The full board vote at Upper West Side Community Board 7 was 29 to 2, while at Hells Kitchen's Community Board 4, it was 35 to 4. The CB7 vote follows the board's Transportation Committee resolution calling on Mayor Adams and his top cop to put an immediate stop to the new policy of giving criminal summonses, not traffic tickets, to cyclists who break traffic laws.

"The resolution acknowledges that [e-bikers riding recklessly] is an issue, but there are other ways to address this problem. This resolution is simply saying, 'This is not the way,'" CB7 board member Ken Coughlin explained to his fellow panelists. "It’s simply unjust. The Upper West Side has a history of standing against injustice, going back to the Civil Rights movement. So I’d ask us to, with a unified voice, stand against this injustice."

Hells Kitchen residents felt the same, sharing concern that criminal summonses go too far, especially because of the potential consequences for the largely immigrant workforce.
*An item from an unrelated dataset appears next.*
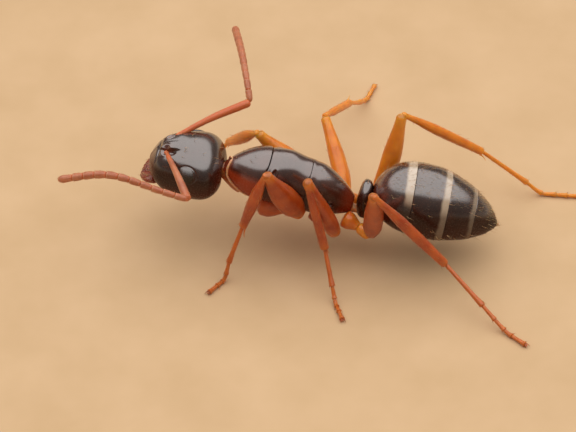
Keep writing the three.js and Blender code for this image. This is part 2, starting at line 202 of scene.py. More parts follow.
class Mesh:
    """Collects closed shells, then makes one object of them."""

    def __init__(self):
        self.points, self.faces, self.marks, self.uvs, self.count = [], [], [], [], 0

    def add(self, points, faces, marks=0.0, uvs=0.0):
        self.points.append(points)
        self.faces.extend([tuple(i + self.count for i in face) for face in faces])
        self.marks.append(np.zeros((len(points), 3)) + marks)
        self.uvs.append(np.zeros((len(points), 2)) + uvs)
        self.count += len(points)

    def shell(self, grid, marks=None, **values):
        """A grid of rings, closed at both ends by a point in the middle of the last ring."""
        marks = marks_like(grid, **values) if marks is None else marks
        points, marks = (np.concatenate([g.reshape(-1, 3), g[0].mean(0)[None], g[-1].mean(0)[None]])
                         for g in (grid, marks))
        rings, sides = grid.shape[:2]
        first, last = rings * sides, rings * sides + 1
        faces = []
        for a in range(0, first - sides, sides):
            for i in range(sides):
                j = (i + 1) % sides
                faces.append((a + i, a + j, a + sides + j, a + sides + i))
        for i in range(sides):
            j = (i + 1) % sides
            faces.append((first, j, i))
            faces.append((last, first - sides + i, first - sides + j))
        volume = 0.0
        centre = points.mean(0)
        for face in faces[:: max(1, len(faces) // 400)]:  # a sample is enough for the sign
            a, b, c = (points[i] - centre for i in face[:3])
            volume += np.dot(a, np.cross(b, c))
        if volume < 0:
            faces = [face[::-1] for face in faces]
        self.add(points, faces, marks)
        return self

    def make(self, name, material, nodes, slot, coat=False):
        """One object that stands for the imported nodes; a coat also gets its map."""
        mesh = bpy.data.meshes.new(name)
        points = (np.concatenate(self.points) + SHIFT) * MM
        mesh.from_pydata(points.tolist(), [], self.faces)
        mesh.polygons.foreach_set("use_smooth", [True] * len(mesh.polygons))
        marks = np.concatenate(self.marks)
        for k, label in enumerate(("pale", "red", "shade")):
            add_layer(mesh, label, marks[:, k])
        if coat:
            uvs = np.concatenate(self.uvs)
            layer = mesh.uv_layers.new(name="OFBake")
            index = np.zeros(len(mesh.loops), np.int32)
            mesh.loops.foreach_get("vertex_index", index)
            layer.data.foreach_set("uv", uvs[index].astype(np.float32).ravel())
        mesh.materials.append(material)
        mesh.validate()
        mesh.update()
        normals = np.zeros(3 * len(mesh.vertices), np.float32)
        mesh.vertices.foreach_get("normal", normals)
        # the clear coat follows which way each surface faces, thin on undersides: painted shade made with
        # gloss
        add_layer(mesh, "top_gloss", ease(normals[2::3], *TOP_GLOSS_RANGE))
        piece = add_object(name, mesh)
        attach(piece, "root")
        if nodes:
            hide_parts(*nodes)


def section(angle, w, up, down, power):
    """Across and upward coordinates of a superellipse."""
    c, s = np.cos(angle), np.sin(angle)
    c = np.sign(c) * np.abs(c) ** (2 / power)
    s = np.sign(s) * np.abs(s) ** (2 / power)
    return w * c, np.where(s > 0, up, down) * s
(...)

"We know that ICE agents are looking for any opportunity to detain and deport our immigrant workers. I am just not willing to take that chance, of the kind of cruelty that this administration is capable of [going towards] people that are here trying to make a better life. There are other ways to get at this problem," said Jesse Greenwald, a CB4 member and co-chair of the Transportation Committee.

The Upper West Side has been the center of the e-bike debate in New York City since the vehicles started appearing on the street as the food delivery industry exploded and Citi Bike began expanding it's extremely popular electric bike fleet.

The neighborhood, along with the Upper East Side, is home to many of the members of the E-Vehicle Safety Alliance, an organization that pushes for e-bike registration and accountability and has been the main driver of anti-e-bike sentiment at community boards and public hearings.

For some, the CB7 vote was like déjà-vu all over again ... except in reverse. The meeting was held inside the very same Upper West Side Church where angry residents and politicians once disparaged e-bikes as the biggest safety issue facing the city. The EVSA's hours-long meeting in September 2024 served as the blueprint for community outrage against e-bikes, which in someways is how we got here. Yet the EVSA has also come out against the criminalization.

Commissioner Tisch has maintained that the criminal summons policy was enacted because of a surge in complaints, but the NYPD has failed to provide Streetsblog with any proof of this.

Members of the E-Vehicle Safety Alliance give the DOT Commissioner a "thumbs down."Photo: John McCarten/NYC Council Media Unit

The two boards follow CB6 in Midtown Manhattan, which passed a similar resolution last week. The three boards uniting against the criminalization should send a message to the administration that nobody, not even those most concerned about "e-bike chaos," thinks that criminalizing immigrant workers is the right solution.

At both boards some members wanted to see e-bikes licensed, but still don't think criminalization is a good option.

"I get hit, or almost hit, at least once a day. This is a serious problem that puts lives at risk. We need a deterrent, but I think there is an argument that criminal summonses are not the right deterrent," said one CB7 board member.

At one point, board member Jay Adolf at CB7 tried, and failed, to add an amendment to the resolution that would call for the criminalization policy to halt only if Albany passes a bill requiring e-bikes to be licensed and/or registered by the DMV. That's the EVSA position, but cycling advocates argue it would not create the accountability the group seeks. After all, cars are licensed and registered, but the carnage continues.

So far this year, car drivers have injured more than 18,000 people, including more than 1,500 cyclists and more than 3,600 pedestrians, according to city stats.